Bart_van_der_Wolf
pro member
Hi, Bart,
Well, I'm working my way thorough all this. I am having a little problem with your chart. I have assumed that the six "grayscale" patches on the mini CC that you mention are intended to be the patches often called 24 through 19 (from darkest to lightest).
That's correct. 1=19 (White), 2=20, 3=21, 4=22, 5=23 and 6=24 (Black)
But I am surprised that the noise values for "patch 6" on your table are all smaller than for "patch 5".
Normally, we would expect the noise values (for any given exposure setup and ISO setting) to rise monotonically with luminance, owing to the shot noise varying as sqrt(N).
That's correct at the Raw level, but we're looking at demosaiced and gamma/tonemap adjusted images here. I wanted to see what we end up with after the data crunching, as that is what we'll base our visual judgement on. Maybe C1 has a built in shadow noise reduction, we don't know for certain. I switched off all noise reduction and sharpening that I could.
All I can think of is that your exposure was so high that the lightest patch always saturated (which of course would cause a decrease in digital noise), but that doesn't seem likely given the relationship between the various entries in the "ISO 1600" group.
The final target values for the white patch 1/19 were R=G=B=231, and for the Black patch 6/24 R=G=B=46, so there was no clipping involved. The black isn't very black, because it is semi-glossy/matte. I didn't want to stretch the contrast as one might do if there are no real blacks in an image, I only tweaked the exposure slider for identical output RGB values.
What am I missing?
Nothing, but I can't explain it either. It's perhaps best to do one's own test, even if it is only with a slightly defocused gray card instead of a step wedge scale.

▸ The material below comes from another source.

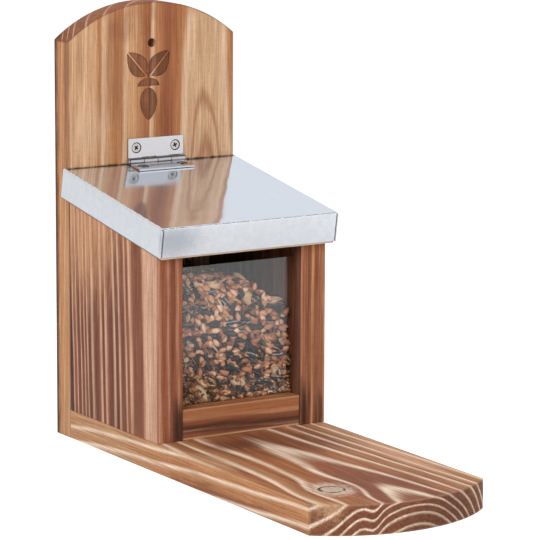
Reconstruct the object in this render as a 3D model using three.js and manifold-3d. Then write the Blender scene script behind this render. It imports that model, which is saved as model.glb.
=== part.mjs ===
// Squirrel feeder box: an arched back panel that hangs on a wall or a tree, a seed box with
// a clear window, a long ledge to sit on, and a metal-clad lid on a small butt hinge, which
// the squirrel pushes up with its nose.
//
// Millimetres, +Z up. The front looks along -Y, and +X is on the right seen from the front.
// The part's origin is at the middle of its footprint, on the underside. While it is built,
// y = 0 is the back panel's front face, x = 0 its middle and z = 0 its underside.
import * as THREE from "three";
import { mergeVertices } from "three/addons/utils/BufferGeometryUtils.js";
import Module from "manifold-3d";

// Boards
const boardThickness = 18;
const boxWidth = 120;
const boxDepth = 110;
const sideRearHeight = 133.2; // of a side panel's rear edge, over the base board
const backShoulderHeight = 251.5; // where the back panel's arch begins
const backArchRise = 22;
const hangHoleDiameter = 5.5;
const hangHoleDrop = 25.7; // from the top of the arch to the middle of the hole
const ledgeShoulder = 280; // from the back panel to where the ledge's arch begins
const ledgeArchRise = 22;

// Front rail and window
const railHeight = 19;
const railDepth = 18;
const railSetback = 0.7; // behind the side panels' front edges
const railGrooveFloor = 5.3; // wood left under the groove in the rail
const paneThickness = 2;
const paneDrop = 10.8; // from the side panels' tops down to the pane's top edge
const paneSetback = 8; // from the side panels' front edges to the pane
const paneClearance = 0.3; // at each face of the pane
const grooveDepth = 4; // into each side panel
const grooveEndClearance = 0.5; // at each upright edge of the pane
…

One more question while I've got you up. Is the "native ISO" the one at which the photodetectors are saturated from an electronic standpoint (the so-called "well full" level) at the same photometric exposure at which the DN tops out?
That would depend on one's definition of native ISO. My measurements at the Raw non-demosaiced level show a maximum Dynamic range (engineering definition) and minimum gain at ISO 100 for the 1Ds3 I have (ISO 80 for my 1Ds2). Others have reported similar findings for other Canon models. ISO 100 is also the lowest standard ISO the camera's offer. Nikons seem to be closer to ISO 200 (although I don't know if that depends on the source of the chips, Sony or another manufacturer), but I haven't measured that myself. That would indeed require an exposure at the clipping level, and a noise floor, and must be measured at the Raw data level. ISO 'L' is ineffective in the 1Ds3 as far as Dynamic range is concerned (It's just ISO 100 gain pulled 1 stop in the camera).